Perhaps we can also blame length for the fact that the mystery itself doesn't really go anywhere. I kind of enjoyed the bored and blatant way the authors get down to facts. For example, here, on page 83, when we finally get a list of suspects:
'Can you remember who else took part in this experiment, for example?'
'Well ... There was Charles, and Frank, and me for a start. And--' gradually she recollected two or three other names.
'And Ralph,' Frank supplied.Cut out the middle men -- literally! This feels silly to read but it's not a million miles off Ngaio Marsh saying, 'Of course the servants can't have been involved,' and leaving it at that. When forced by relatives to watch reality TV, to make the inane on-screen comments bearable I pretend that everyone taking part is high and it becomes much more entertaining (the best one for that is Project Runway ... it becomes so much more worthwhile). In these literary scenarios, I imagine that the authors were postmodern geniuses ahead of their time and the whole thing ends up rather bracing.

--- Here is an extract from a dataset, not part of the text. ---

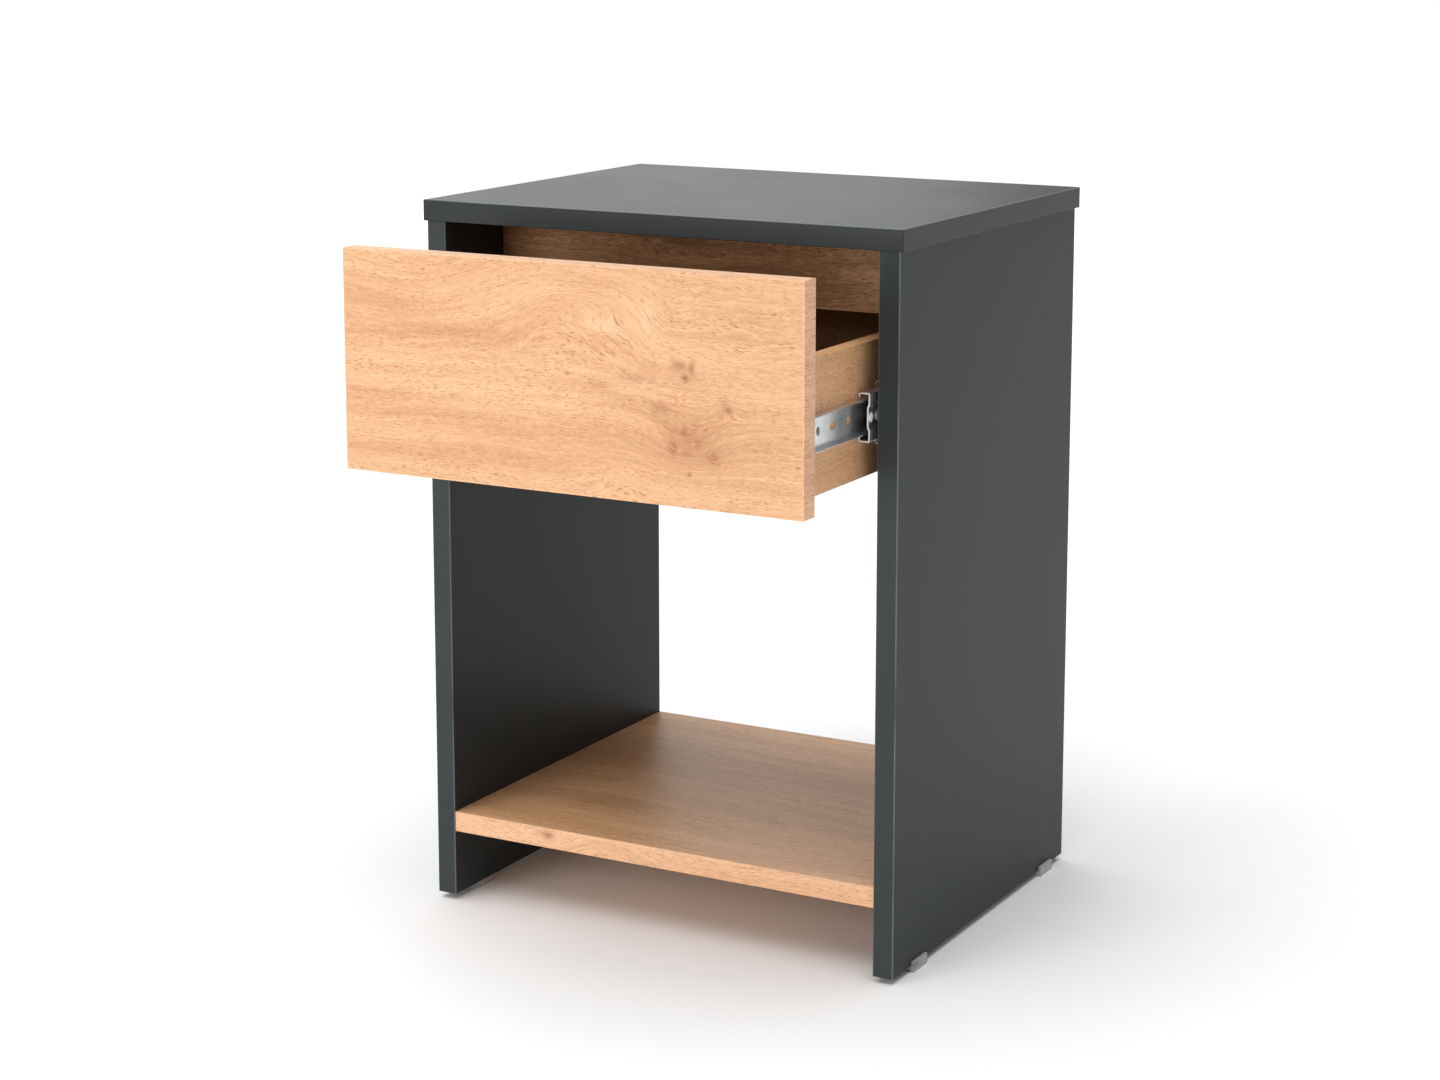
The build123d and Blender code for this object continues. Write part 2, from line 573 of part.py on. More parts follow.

The final twist is alright. It's not original. It was done much better in one of the better-known Agatha Christie novels. But, to respectfully disagree with Pretty Sinister, I think it's explained here in a perfectly satisfactory manner. One note of caution: if you get hold of the copy I'm working from -- that in the picture -- and if you want to treat this as a whodunit, don't read the blurb! It's two lines long, and manages to reveal both the identity of Lady Robinson's killer and the clue that condemns them!
I bought In Peril of His Life because it was the cheapest full-length [sic] Cole book that I could get my hands on -- and I'm not about to rush out to buy another, more expensive one. But all in all, my view hasn't changed. I'm staying open minded for the time being.